Investing.com — Demand for fuel remains suspect amid stockpile builds and the rage in new coronavirus infections. But oil bulls holding out hopes for $45 and beyond for a barrel are fighting to slow any price drop.

New York-traded West Texas Intermediate, the benchmark for U.S. crude futures, settled down 83 cents, or 2%, at $41.07 per barrel on Thursday. It was the first meaningful slide since July 16 on the WTI, which remains up more than 1% for the current week and nearly 5% higher for the month. 

London-traded Brent, the global benchmark for oil, meanwhile, slid 98 cents, or 2.2%, to settle at $43.76.

On Wednesday, WTI fell just 2 cents despite an unexpected crude stockpile build of 4.9 million barrels reported by the Energy Information Administration. Brent, meanwhile, fell 3 cents.

One day prior to that, the U.S. benchmark hit $42.40, its highest since March, while its London peer rose to a four-month peak of $44.88 — keeping to oil bulls’ target of achieving a minimum $45 a barrel for both in the near term.

Even if oil doesn’t get to $45 soon, the determination to keep it above $40 is evident among oil bulls. 

Case in point: How well the market held up in Thursday’s morning trade in New York, despite data suggesting a fresh tick up in stockpiles at the Cushing, Oklahoma, storage hub that takes delivery of contracted barrels of WTI.

Genscape, the market intelligence firm which leads reporting on Cushing, noted a 1.32-million barrel crude gain at the hub for the week ended July 21.

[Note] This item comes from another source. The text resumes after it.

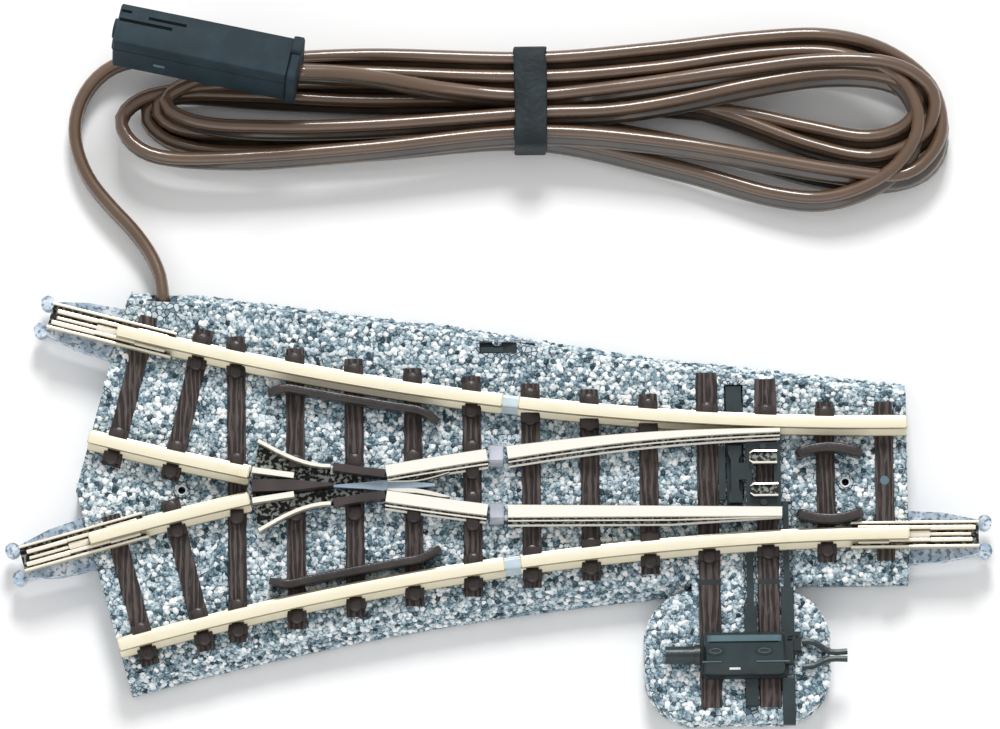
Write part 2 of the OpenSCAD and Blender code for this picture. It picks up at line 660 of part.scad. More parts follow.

But through most of Thursday, WTI barely fell more than 30 cents, deepening its slide only in the last half-hour of trade.

“The oil demand outlook should struggle in the short-term as geopolitical tensions put global trade relations at risk and as the coronavirus spread seems to have crippled reopening momentum,” said Ed Moya, analyst at New York-based OANDA.

Thursday’s drop in oil prices came amid data showing that some 1.4 million Americans filed for first-time unemployment claims last week, as a new wave of coronavirus infections continued to overwhelm the world’s largest economy that just emerged from lockdowns two months ago.

The United States recorded more than 915,000 Covid-19 cases over the past two weeks, more than the number reported for all of June.

Top U.S. pandemics expert Anthony Fauci said earlier this month that the daily case growth could reach 100,000 without proper social- distancing and other safety measures. 

Nearly 4 million Americans have already been infected by the COVID-19 so far, with a death toll reaching above 143,000, according to Johns Hopkins University.  A new model by the University of Washington also predicts 200,000 coronavirus deaths in the United States by Oct. 1, casting further doubts on economic reopening from lockdowns. 

The U.S. economy shrank 5% in the first three months of 2020 for its sharpest decline since the Great Recession of 2008-09, as most of the 50 states in the country went into lockdown to stem the outbreak of the virus. While most businesses have reopened over the past two months, economists still warn of a double-digit recession by the second quarter — meaning job losses could continue.